Entre os principais pontos levantados pelas críticas estão:
- Liberdade contratual: o condomínio, como ente privado, deveria manter autonomia para escolher livremente seu representante legal.
- Princípio da isonomia: síndicos condôminos e não condôminos exercem funções idênticas, mas teriam exigências diferentes.
- Excesso de regulação: o Código Civil já disciplina com clareza as atribuições e responsabilidades do síndico.
Para juristas e associações, a medida seria inconstitucional, pois fere princípios de liberdade, igualdade e autonomia da vontade.
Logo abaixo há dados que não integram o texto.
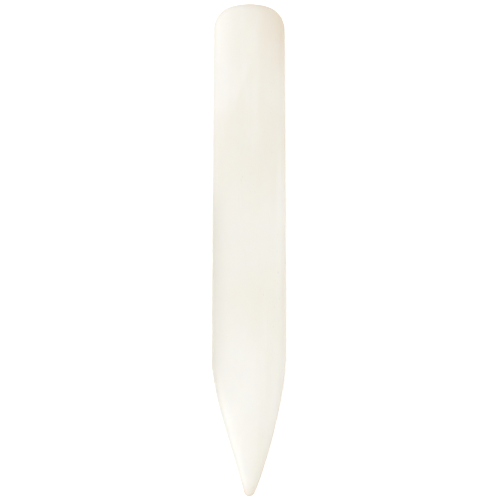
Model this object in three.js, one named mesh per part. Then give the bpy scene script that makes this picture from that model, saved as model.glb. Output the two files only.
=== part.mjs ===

Tramitação do Projeto de Lei
O relatório com o Substitutivo do deputado Léo Prates aguarda votação na Comissão de Trabalho (CTRAB) da Câmara dos Deputados. Se aprovado, seguirá para outras comissões antes de chegar ao plenário.
Enquanto isso, a sociedade civil e o setor condominial acompanham atentamente os desdobramentos. A Câmara dos Deputados, inclusive, disponibilizou uma enquete pública online para que qualquer cidadão manifeste sua opinião sobre o tema. A enquete pode ser acessada no link oficial: Enquete do PL 4.739/2024.
Reflexões sobre a vida em condomínio
A proposta reacende uma discussão relevante: até que ponto o Estado deve intervir nas escolhas privadas de gestão condominial? A exigência de formação acadêmica para síndicos profissionais pode ser vista como um avanço na profissionalização do setor ou como uma barreira burocrática desnecessária.
O debate está aberto e promete se intensificar à medida que o projeto avance no Congresso.